Реки не замерзают | страница 49
— Ты шапырдык-то мой не снимай, он большой целебной силы. Возьми его насовсем, в подарок — память тебе будет и здоровье…
Через неделю Семен выписался и уехал домой, оставив в Кизыл-Кая пропыленный, умученный жарой и приторно-сладким дынным соком, стройотряд. Уехал, наперед наказав себе никогда более не вспоминать ни о медицинской тюбетейке желтого эскулапа, ни о своем разверзнутом испуганном чреве, ни о молчаливых аксакалах, читавших ночами ломкие от ветхости страницы таинственного манускрипта "Муигнил мюрт"[3]…
Утром жена успокоила:
— Да какой там Расим Газанфарович? Я ж тебе сто раз говорила: Афер Абдулраззар-Оглы, мануальный терапевт из Москвы. Самый известный костоправ. Все хвори у людей от позвоночника. Вот выправит тебе позвонки, разом помолодеешь. Да и в твоем ли возрасте врачей бояться? Болезней надо бояться, а не врачей.
— А диплом у него есть? — пытался выяснить Семен Никифорович. — Спросить бы надо.
— А вот и спроси! — жена уперла руки в бока и зло сверкнула глазами. — Спроси! Разом вылетишь. Будет тебе от ворот поворот. Разве ж можно из Москвы, да без диплома?
— Надо бы все ж поточней узнать, а то кто их знает? — пробурчал себе под нос Семен Никифорович. Он вздернул вверх плечи, пытаясь разобрать жив ли еще засевший в спине застарелый остеохондроз, но тот затаился и даже не пикнул, наверное заметив промелькнувшую в голове Семена Никифоровича грозную тень скальпеля Расима Газанфаровича…

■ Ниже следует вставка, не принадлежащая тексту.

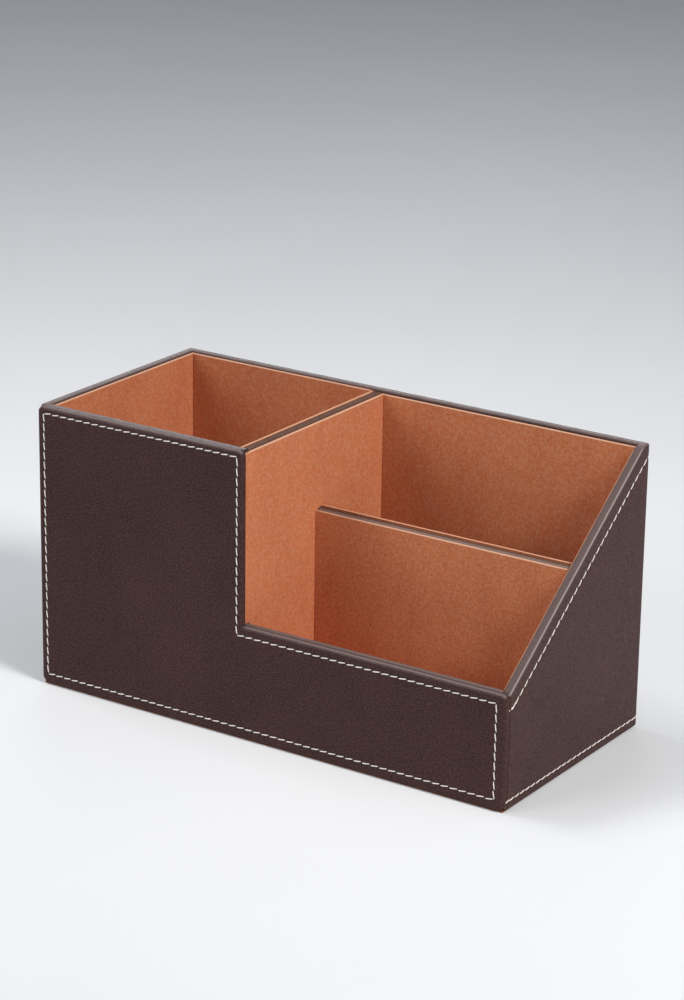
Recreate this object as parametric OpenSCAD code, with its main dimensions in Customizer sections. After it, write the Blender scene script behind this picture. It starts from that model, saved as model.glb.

Собирался долго. Старательно расправлял складки на рубашке, сбивал пылинки с пиджака, попытался было упросить жену закрепить на рукаве ослабевшую пуговицу. Жена сердито фыркнула и поднесла к самым его глазам будильник:
— Дуй, а то опоздаешь.
— Ладно, — он как курица согласно клюнул носом и зашаркал ногами в прихожей.
У подъезда окликнули:
— Погодь, Семен…
Семен Никифорович, хотя и заселился в этот многоквартирный дом лет десять назад, знал всего лишь несколько человек — с ними и здоровался. А сотни остальных день за днем, месяц за месяцем безликими равнодушными тенями проскальзывали мимо, не имея желания хоть как-то прорасти в его жизнь. Впрочем, последнее было и его главным желанием… Семен Никифорович недовольно крякнул и обернулся. Сосед Аркадий, — из тех немногих, — шагнул от скамейки. Как всегда понурый, в надвинутой на глаза кепке, обвисшей вниз сосульками редких волос, он смотрел себе под ноги.
— Я к тебе домой собрался, — промямлил, — червонец до получки одолжи? На хлеб.